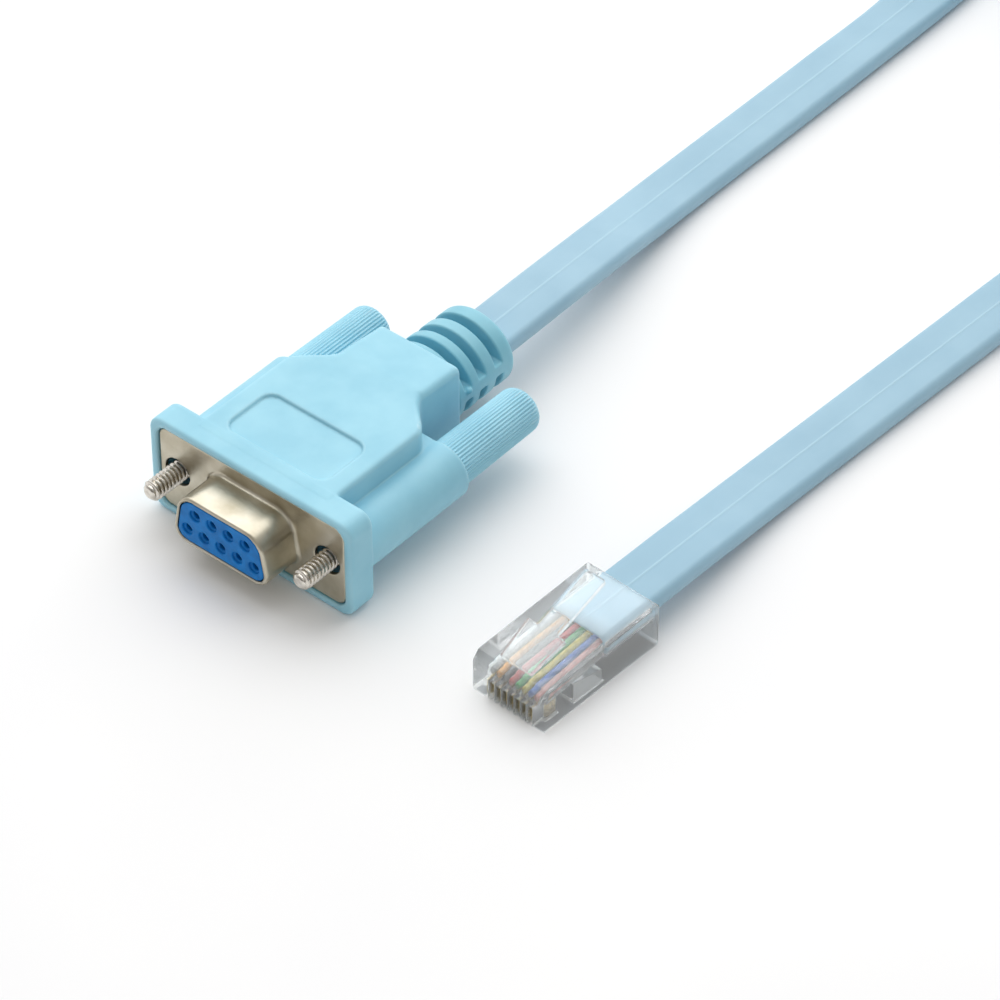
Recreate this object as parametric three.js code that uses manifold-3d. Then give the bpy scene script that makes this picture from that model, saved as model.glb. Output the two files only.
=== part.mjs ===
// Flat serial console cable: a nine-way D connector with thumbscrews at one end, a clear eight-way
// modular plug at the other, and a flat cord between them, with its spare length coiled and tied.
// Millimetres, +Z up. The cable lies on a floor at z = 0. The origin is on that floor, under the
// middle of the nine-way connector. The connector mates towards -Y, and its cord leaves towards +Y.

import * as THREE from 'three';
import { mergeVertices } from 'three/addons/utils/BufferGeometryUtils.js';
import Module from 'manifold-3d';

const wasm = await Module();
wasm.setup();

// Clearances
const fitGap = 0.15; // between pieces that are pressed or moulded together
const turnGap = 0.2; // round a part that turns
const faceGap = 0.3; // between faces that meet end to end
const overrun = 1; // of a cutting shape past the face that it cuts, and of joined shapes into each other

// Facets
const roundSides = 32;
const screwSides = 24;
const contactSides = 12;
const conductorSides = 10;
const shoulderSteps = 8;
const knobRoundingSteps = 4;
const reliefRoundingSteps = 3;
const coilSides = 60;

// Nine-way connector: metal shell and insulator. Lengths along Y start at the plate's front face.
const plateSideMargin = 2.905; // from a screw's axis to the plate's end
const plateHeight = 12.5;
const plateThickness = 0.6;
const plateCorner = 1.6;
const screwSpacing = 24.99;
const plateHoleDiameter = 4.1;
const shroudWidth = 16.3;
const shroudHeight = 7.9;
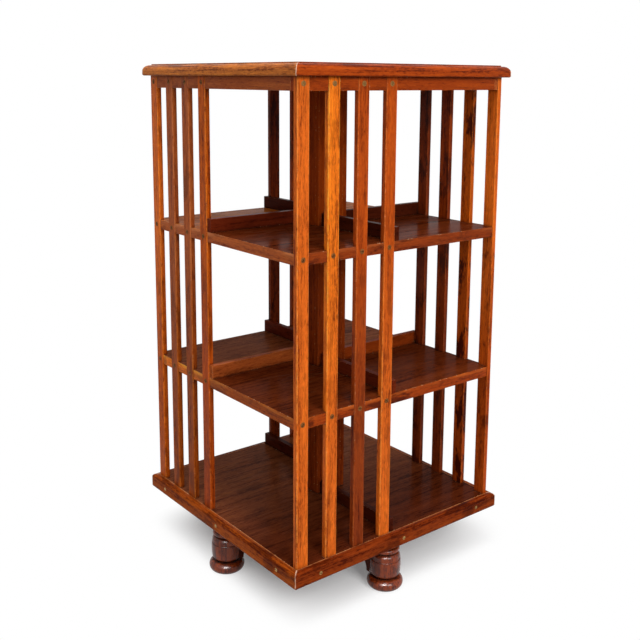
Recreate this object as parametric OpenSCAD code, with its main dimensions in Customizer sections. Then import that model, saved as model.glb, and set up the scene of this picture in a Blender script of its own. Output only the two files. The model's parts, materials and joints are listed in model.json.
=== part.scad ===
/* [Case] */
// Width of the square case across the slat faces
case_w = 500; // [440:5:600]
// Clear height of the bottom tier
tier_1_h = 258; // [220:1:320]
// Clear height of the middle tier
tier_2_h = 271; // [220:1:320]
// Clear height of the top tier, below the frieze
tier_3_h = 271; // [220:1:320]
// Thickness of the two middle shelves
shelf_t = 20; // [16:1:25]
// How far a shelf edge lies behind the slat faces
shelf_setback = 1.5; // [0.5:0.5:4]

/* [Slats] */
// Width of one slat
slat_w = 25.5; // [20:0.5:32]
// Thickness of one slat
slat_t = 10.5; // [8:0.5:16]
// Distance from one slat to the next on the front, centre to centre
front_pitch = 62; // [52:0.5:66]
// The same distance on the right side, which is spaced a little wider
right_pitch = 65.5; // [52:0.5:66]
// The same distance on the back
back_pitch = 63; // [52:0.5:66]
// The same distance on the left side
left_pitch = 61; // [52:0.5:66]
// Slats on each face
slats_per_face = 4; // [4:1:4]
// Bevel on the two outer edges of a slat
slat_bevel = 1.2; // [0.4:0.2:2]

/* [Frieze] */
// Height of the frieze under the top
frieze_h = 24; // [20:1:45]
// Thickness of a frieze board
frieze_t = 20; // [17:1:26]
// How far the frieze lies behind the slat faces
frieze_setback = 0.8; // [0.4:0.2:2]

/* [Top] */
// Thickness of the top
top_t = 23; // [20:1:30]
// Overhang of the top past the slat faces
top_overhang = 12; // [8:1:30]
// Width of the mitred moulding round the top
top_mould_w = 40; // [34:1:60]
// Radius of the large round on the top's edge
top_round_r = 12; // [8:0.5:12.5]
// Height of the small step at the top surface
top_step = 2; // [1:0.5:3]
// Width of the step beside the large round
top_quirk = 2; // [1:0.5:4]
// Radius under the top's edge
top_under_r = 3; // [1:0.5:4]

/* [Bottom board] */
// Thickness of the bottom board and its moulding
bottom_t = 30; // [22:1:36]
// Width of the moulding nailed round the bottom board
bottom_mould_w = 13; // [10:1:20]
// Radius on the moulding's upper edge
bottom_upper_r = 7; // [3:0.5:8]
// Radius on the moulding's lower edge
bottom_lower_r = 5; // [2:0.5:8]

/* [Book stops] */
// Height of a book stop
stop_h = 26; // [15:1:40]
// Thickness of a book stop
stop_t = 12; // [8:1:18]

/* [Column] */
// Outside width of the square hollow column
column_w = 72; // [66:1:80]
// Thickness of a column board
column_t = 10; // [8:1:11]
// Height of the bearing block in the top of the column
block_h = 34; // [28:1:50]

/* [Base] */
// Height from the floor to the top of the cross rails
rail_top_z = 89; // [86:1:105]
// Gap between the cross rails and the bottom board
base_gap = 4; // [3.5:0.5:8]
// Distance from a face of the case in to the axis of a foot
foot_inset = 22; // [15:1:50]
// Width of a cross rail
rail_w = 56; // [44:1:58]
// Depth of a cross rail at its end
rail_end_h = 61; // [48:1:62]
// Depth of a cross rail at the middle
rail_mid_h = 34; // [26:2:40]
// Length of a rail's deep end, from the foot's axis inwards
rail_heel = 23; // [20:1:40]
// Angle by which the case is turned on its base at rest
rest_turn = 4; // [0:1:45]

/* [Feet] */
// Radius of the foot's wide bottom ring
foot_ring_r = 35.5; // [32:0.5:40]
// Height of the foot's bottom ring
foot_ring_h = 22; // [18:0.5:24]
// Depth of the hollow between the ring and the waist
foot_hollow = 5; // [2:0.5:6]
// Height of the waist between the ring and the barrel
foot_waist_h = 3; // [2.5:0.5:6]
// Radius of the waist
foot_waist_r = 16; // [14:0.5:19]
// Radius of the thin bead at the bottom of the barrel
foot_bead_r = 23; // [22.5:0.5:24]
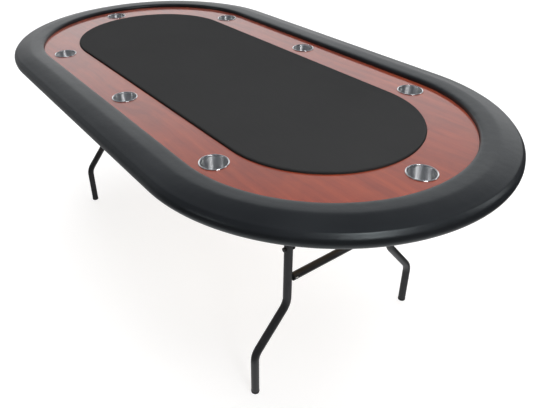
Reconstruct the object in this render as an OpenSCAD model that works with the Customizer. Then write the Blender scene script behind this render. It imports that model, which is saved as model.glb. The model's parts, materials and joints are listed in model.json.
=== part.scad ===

== == ==

GOAL →
Reproduce the records word for word.

RESULT FOR THIS TASK →
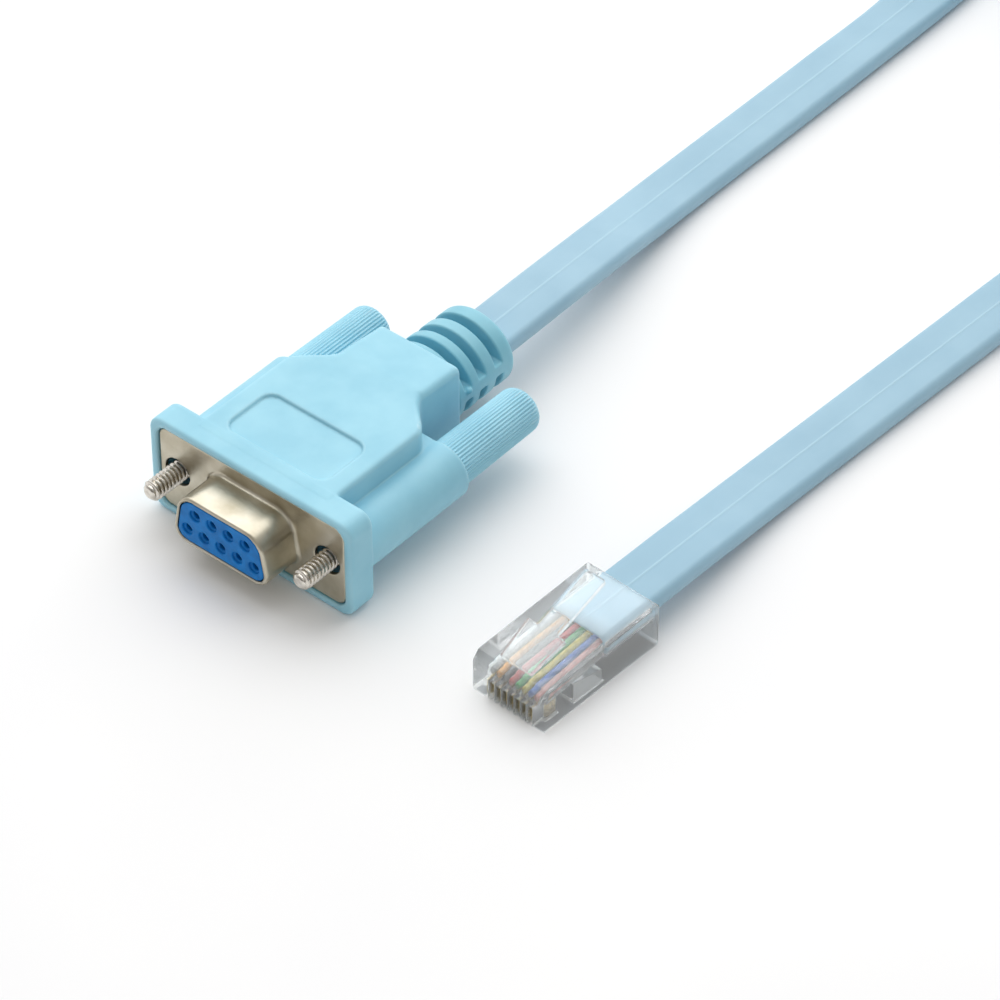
Recreate this object as parametric three.js code that uses manifold-3d. Then give the bpy scene script that makes this picture from that model, saved as model.glb. Output the two files only.
=== part.mjs ===
// Flat serial console cable: a nine-way D connector with thumbscrews at one end, a clear eight-way
// modular plug at the other, and a flat cord between them, with its spare length coiled and tied.
// Millimetres, +Z up. The cable lies on a floor at z = 0. The origin is on that floor, under the
// middle of the nine-way connector. The connector mates towards -Y, and its cord leaves towards +Y.

import * as THREE from 'three';
import { mergeVertices } from 'three/addons/utils/BufferGeometryUtils.js';
import Module from 'manifold-3d';

const wasm = await Module();
wasm.setup();

// Clearances
const fitGap = 0.15; // between pieces that are pressed or moulded together
const turnGap = 0.2; // round a part that turns
const faceGap = 0.3; // between faces that meet end to end
const overrun = 1; // of a cutting shape past the face that it cuts, and of joined shapes into each other

// Facets
const roundSides = 32;
const screwSides = 24;
const contactSides = 12;
const conductorSides = 10;
const shoulderSteps = 8;
const knobRoundingSteps = 4;
const reliefRoundingSteps = 3;
const coilSides = 60;

// Nine-way connector: metal shell and insulator. Lengths along Y start at the plate's front face.
const plateSideMargin = 2.905; // from a screw's axis to the plate's end
const plateHeight = 12.5;
const plateThickness = 0.6;
const plateCorner = 1.6;
const screwSpacing = 24.99;
const plateHoleDiameter = 4.1;
const shroudWidth = 16.3;
const shroudHeight = 7.9;
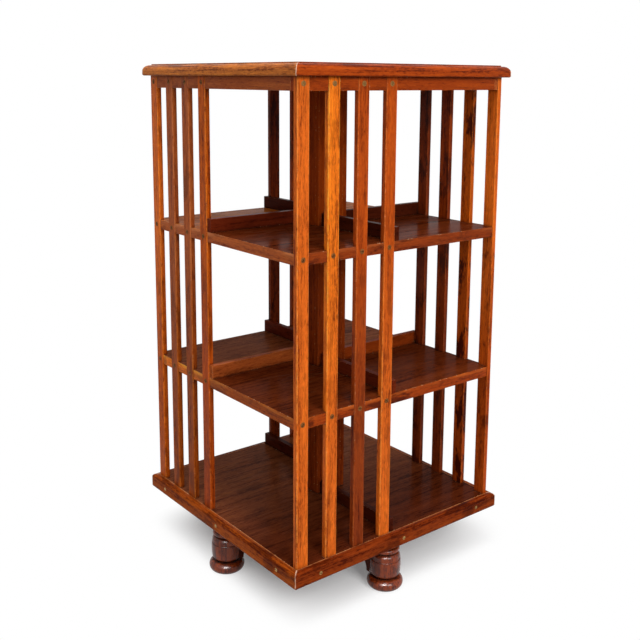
Recreate this object as parametric OpenSCAD code, with its main dimensions in Customizer sections. Then import that model, saved as model.glb, and set up the scene of this picture in a Blender script of its own. Output only the two files. The model's parts, materials and joints are listed in model.json.
=== part.scad ===
/* [Case] */
// Width of the square case across the slat faces
case_w = 500; // [440:5:600]
// Clear height of the bottom tier
tier_1_h = 258; // [220:1:320]
// Clear height of the middle tier
tier_2_h = 271; // [220:1:320]
// Clear height of the top tier, below the frieze
tier_3_h = 271; // [220:1:320]
// Thickness of the two middle shelves
shelf_t = 20; // [16:1:25]
// How far a shelf edge lies behind the slat faces
shelf_setback = 1.5; // [0.5:0.5:4]

/* [Slats] */
// Width of one slat
slat_w = 25.5; // [20:0.5:32]
// Thickness of one slat
slat_t = 10.5; // [8:0.5:16]
// Distance from one slat to the next on the front, centre to centre
front_pitch = 62; // [52:0.5:66]
// The same distance on the right side, which is spaced a little wider
right_pitch = 65.5; // [52:0.5:66]
// The same distance on the back
back_pitch = 63; // [52:0.5:66]
// The same distance on the left side
left_pitch = 61; // [52:0.5:66]
// Slats on each face
slats_per_face = 4; // [4:1:4]
// Bevel on the two outer edges of a slat
slat_bevel = 1.2; // [0.4:0.2:2]

/* [Frieze] */
// Height of the frieze under the top
frieze_h = 24; // [20:1:45]
// Thickness of a frieze board
frieze_t = 20; // [17:1:26]
// How far the frieze lies behind the slat faces
frieze_setback = 0.8; // [0.4:0.2:2]

/* [Top] */
// Thickness of the top
top_t = 23; // [20:1:30]
// Overhang of the top past the slat faces
top_overhang = 12; // [8:1:30]
// Width of the mitred moulding round the top
top_mould_w = 40; // [34:1:60]
// Radius of the large round on the top's edge
top_round_r = 12; // [8:0.5:12.5]
// Height of the small step at the top surface
top_step = 2; // [1:0.5:3]
// Width of the step beside the large round
top_quirk = 2; // [1:0.5:4]
// Radius under the top's edge
top_under_r = 3; // [1:0.5:4]

/* [Bottom board] */
// Thickness of the bottom board and its moulding
bottom_t = 30; // [22:1:36]
// Width of the moulding nailed round the bottom board
bottom_mould_w = 13; // [10:1:20]
// Radius on the moulding's upper edge
bottom_upper_r = 7; // [3:0.5:8]
// Radius on the moulding's lower edge
bottom_lower_r = 5; // [2:0.5:8]

/* [Book stops] */
// Height of a book stop
stop_h = 26; // [15:1:40]
// Thickness of a book stop
stop_t = 12; // [8:1:18]

/* [Column] */
// Outside width of the square hollow column
column_w = 72; // [66:1:80]
// Thickness of a column board
column_t = 10; // [8:1:11]
// Height of the bearing block in the top of the column
block_h = 34; // [28:1:50]

/* [Base] */
// Height from the floor to the top of the cross rails
rail_top_z = 89; // [86:1:105]
// Gap between the cross rails and the bottom board
base_gap = 4; // [3.5:0.5:8]
// Distance from a face of the case in to the axis of a foot
foot_inset = 22; // [15:1:50]
// Width of a cross rail
rail_w = 56; // [44:1:58]
// Depth of a cross rail at its end
rail_end_h = 61; // [48:1:62]
// Depth of a cross rail at the middle
rail_mid_h = 34; // [26:2:40]
// Length of a rail's deep end, from the foot's axis inwards
rail_heel = 23; // [20:1:40]
// Angle by which the case is turned on its base at rest
rest_turn = 4; // [0:1:45]

/* [Feet] */
// Radius of the foot's wide bottom ring
foot_ring_r = 35.5; // [32:0.5:40]
// Height of the foot's bottom ring
foot_ring_h = 22; // [18:0.5:24]
// Depth of the hollow between the ring and the waist
foot_hollow = 5; // [2:0.5:6]
// Height of the waist between the ring and the barrel
foot_waist_h = 3; // [2.5:0.5:6]
// Radius of the waist
foot_waist_r = 16; // [14:0.5:19]
// Radius of the thin bead at the bottom of the barrel
foot_bead_r = 23; // [22.5:0.5:24]
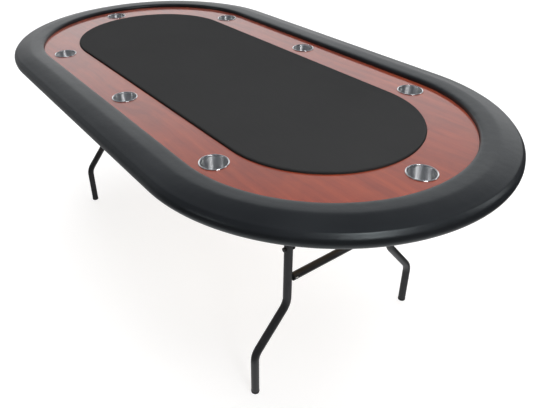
Reconstruct the object in this render as an OpenSCAD model that works with the Customizer. Then write the Blender scene script behind this render. It imports that model, which is saved as model.glb. The model's parts, materials and joints are listed in model.json.
=== part.scad ===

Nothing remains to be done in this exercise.